Description of problem: I am running a long simulation (32 procs for several days) and noticed that this process will not show on top (run without options) after couple of days. I can see from the output file of the simulation that the process runs as efficiently as it did in the beginning though. If I run top -u eloranta (my username that is), I see the following: top - 07:38:02 up 14 days, 12:07, 3 users, load average: 31.62, 31.61, 31.58 Tasks: 266 total, 1 running, 265 sleeping, 0 stopped, 0 zombie Cpu(s): 97.4%us, 0.0%sy, 0.0%ni, 1.9%id, 0.0%wa, 0.7%hi, 0.0%si, 0.0%st Mem: 82488412k total, 71671784k used, 10816628k free, 314936k buffers Swap: 84574204k total, 0k used, 84574204k free, 66254464k cached PID USER PR NI VIRT RES SHR S %CPU %MEM TIME+ COMMAND 5346 eloranta 20 0 19640 1452 1008 R 0.3 0.0 0:00.18 top 2438 eloranta 20 0 123m 2172 1076 S 0.0 0.0 0:00.31 sshd 2439 eloranta 20 0 121m 2652 1432 S 0.0 0.0 0:00.07 tcsh 5303 eloranta 20 0 123m 2320 1116 S 0.0 0.0 0:00.10 sshd 5304 eloranta 20 0 121m 2644 1424 S 0.0 0.0 0:00.09 tcsh 63867 eloranta 20 0 3571m 73m 1568 S 0.0 0.1 5130948h classical Notice how top thinks that the process is not using any CPU but in reality it is nicely getting all 32 cpus and going as it was in the beginning (I monitor wall clock time / iteration constantly). Also ps uaxw on the process shows that the consumed CPU time is not changing: eloranta 63867 3689759 0.0 2186252 75648 ? Rl May09 21525737:37 ./classical So it appears that there is some kind of maximum for the consumed cpu time reported? This is quite annoying bug as it gave me chills that my long simulation had crashed...
Hello Jussi. May I ask you to collect some debug data? Once the top starts showing the 0% load, please enter the following command (and replace the <pid> placeholder with PID of the "classical" process. Then wait approximately 10 seconds and stop it by pressing CTRL+C ... while : ;do cat /proc/<pid>/stat; sleep 1; done > process-stat.txt And ... please, don't stop the "classical" process once you have the result. I might need more information after analysing it. Attach the process-stat.txt here, please. Thank you. Regards, Jaromir.
Maybe one more note. It would be nice to have a similar file recording the process state "shortly" before it falls down to 0% ... it doesn't necessarily be shortly before it happens ... let say one day before? Just don't do that immediately after the process start. So ... if it is possible, provide me with 2 files ... one recording stats before the issue appears and one after ... Or .... if you have enough disc space, you can start the recording shortly after starting the "classical" process and stop it when the issue appears. The recording takes nearly 200 bytes per second (=16MB/day). I believe your drive can handle that. Please, let me know. Regards, Jaromir.

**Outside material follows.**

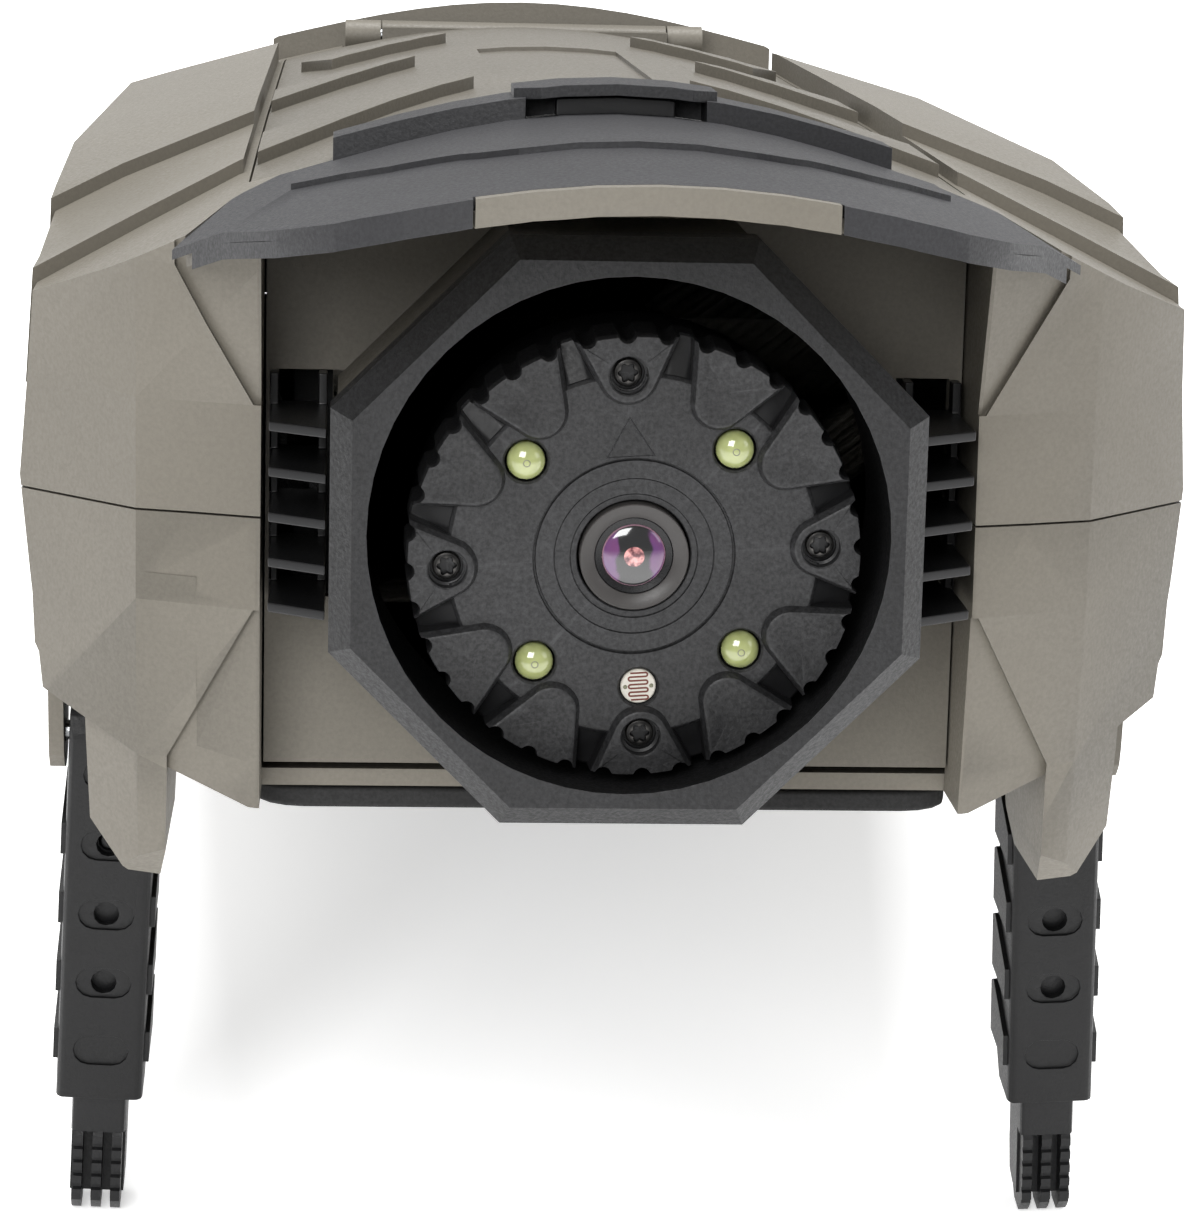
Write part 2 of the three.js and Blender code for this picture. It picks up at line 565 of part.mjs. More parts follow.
// ---------------------------------------------------------------- camera surround
function octagon(flats) {
  const apothem = flats / 2;
  const half = apothem * Math.tan(Math.PI / 8);
  return [[half, -apothem], [apothem, -half], [apothem, half], [half, apothem],
    [-half, apothem], [-apothem, half], [-apothem, -half], [-half, -apothem]];
}

const SNOUT_FLATS = 75;
const SNOUT_REAR = 58;
const PANEL_T = 2.4;
const VENT_TOP = 16.4;
const VENT_PITCH = 6;
const VENT_COUNT = 5;
const VENT_BOTTOM = 12.2 - VENT_PITCH * (VENT_COUNT - 1) - 3;
const panelPlate = caseOutside(-HOOD_THICK - GAP).intersect(box(-RECESS_HALF + GAP, RECESS_HALF - GAP,
  RECESS_BACK, RECESS_BACK + PANEL_T, BELLY_Z + 4, 60));
const ventWindow = onBothSides(box(38.2, RECESS_HALF - 2, RECESS_BACK - 2, RECESS_BACK + 6,
  VENT_BOTTOM, VENT_TOP));
const SNOUT_BORE_R = BORE_R + 1.8;
const snout = prism('Y', octagon(SNOUT_FLATS), OCT_DEPTH + GAP, SNOUT_REAR,
  [circle(SNOUT_BORE_R, 40).toReversed()]);
const gimbalHole = prism('Z', circle(2 + GAP, 12, 0, PIVOT_Y), -60, 60);
const frontPanel = panelPlate.subtract(prism('Y', circle(SNOUT_BORE_R, 40), 0, 80)).subtract(ventWindow)
  .add(snout).subtract(gimbalHole);
place(body, 'front_panel', frontPanel, TAUPE, 0.62);

function bevelledOctagon() {
  const face = octagon(OCT_FACE_FLATS);
  const full = octagon(OCT_FLATS);
  return loft([{ y: 0, points: face }, { y: OCT_BEVEL, points: full }, { y: OCT_DEPTH, points: full }]);
}
const lip = turned([[0, -1], [LIP_R, -1], [LIP_R, 0.6], [BORE_R, 3], [BORE_R, 40], [0, 40]], 56);
const TUBE_REAR = 33.5;
const bezelTube = prism('Y', circle(BORE_R + 1.5, 56), OCT_DEPTH - 1, TUBE_REAR,
  [circle(BORE_R, 56).toReversed()]);
const bezel = bevelledOctagon().subtract(lip).add(bezelTube);
place(body, 'octagon_bezel', bezel, BLACK, 0.55);

// Louvred side vents: slanted slats between a cheek and the bezel, on a frame behind the wall.
const SLAT_T = 1.3;
function ventGrille() {
  const slats = [];
  for (let i = 0; i < VENT_COUNT; i += 1) {
    const z = 12.2 - VENT_PITCH * i;
    slats.push(prism('Z', [[38.9, 9.6], [46.4, 15], [46.4, 33.9], [38.9, 33.9]], z - SLAT_T, z));
  }
  const frame = box(38.9, 40.1, 30.5, 33.9, VENT_BOTTOM, VENT_TOP)
    .add(box(45.4, 46.6, 30.5, 33.9, VENT_BOTTOM, VENT_TOP));
  return joinAll([frame, ...slats]);
}
place(body, 'vent_grille_right', ventGrille(), BLACK, 0.5);
place(body, 'vent_grille_left', mirrorX(ventGrille()), BLACK, 0.5);

// ---------------------------------------------------------------- camera head on its gimbal
const gimbal = new THREE.Group();
gimbal.position.set(0, PIVOT_Y, 0);
gimbal.rotation.z = deg(HEAD_PAN);
body.add(gimbal);
const cradle = new THREE.Group();
cradle.rotation.x = deg(HEAD_TILT);
gimbal.add(cradle);
const head = new THREE.Group();
head.rotation.y = deg(-HEAD_ROLL);
cradle.add(head);

// The pan ring turns on its upper and lower pins; the tilt cradle hangs in it on side pins.
const RING_IN = 26;
const RING_OUT = 31;
const panRing = prism('Y', circle(RING_OUT, 32), -3, 3, [circle(RING_IN, 32).toReversed()])
  .add(prism('Z', circle(2, 12), RING_OUT - 1, 36.2))
  .add(prism('Z', circle(2, 12), -36.2, -RING_OUT + 1))
  .subtract(prism('X', circle(1.5 + GAP, 12), -40, 40));
place(gimbal, 'pan_ring', panRing, BLACK, 0.5);

const CRADLE_R = 22;
const tiltCradle = prism('Y', circle(CRADLE_R, 32), -4, 6, [circle(9, 24).toReversed()])
  .add(prism('X', circle(1.5, 12), CRADLE_R - 1, 29.5))
  .add(prism('X', circle(1.5, 12), -29.5, -CRADLE_R + 1));
place(cradle, 'tilt_cradle', tiltCradle, BLACK, 0.5);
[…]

Created attachment 584982 [details] requested stat file for the currently running program
Hi Jussi. And that's it. The counters are not changing. So, if you're sure the process takes the whole CPU, then this is very likely a kernel issue. Would you like me to change the component to kernel? Thanks and have a nice day. Regards, Jaromir.
Yes, it is running fine as evidenced by its output. It outputs data every iteration and prints out the wall clock time / iter. The load average also stays at 32 (the process takes 32 cpus). Yes, change this to kernel - it would nice to get this sorted out.
Ok, thank you. Changing to kernel then.
What kernel version was this with? Do the recent 3.4 or 3.5 updates fix it?
# Mass update to all open bugs. Kernel 3.6.2-1.fc16 has just been pushed to updates. This update is a significant rebase from the previous version. Please retest with this kernel, and let us know if your problem has been fixed. In the event that you have upgraded to a newer release and the bug you reported is still present, please change the version field to the newest release you have encountered the issue with. Before doing so, please ensure you are testing the latest kernel update in that release and attach any new and relevant information you may have gathered. If you are not the original bug reporter and you still experience this bug, please file a new report, as it is possible that you may be seeing a different problem. (Please don't clone this bug, a fresh bug referencing this bug in the comment is sufficient).
With no response, we are closing this bug under the assumption that it is no longer an issue. If you still experience this bug, please feel free to reopen the bug report.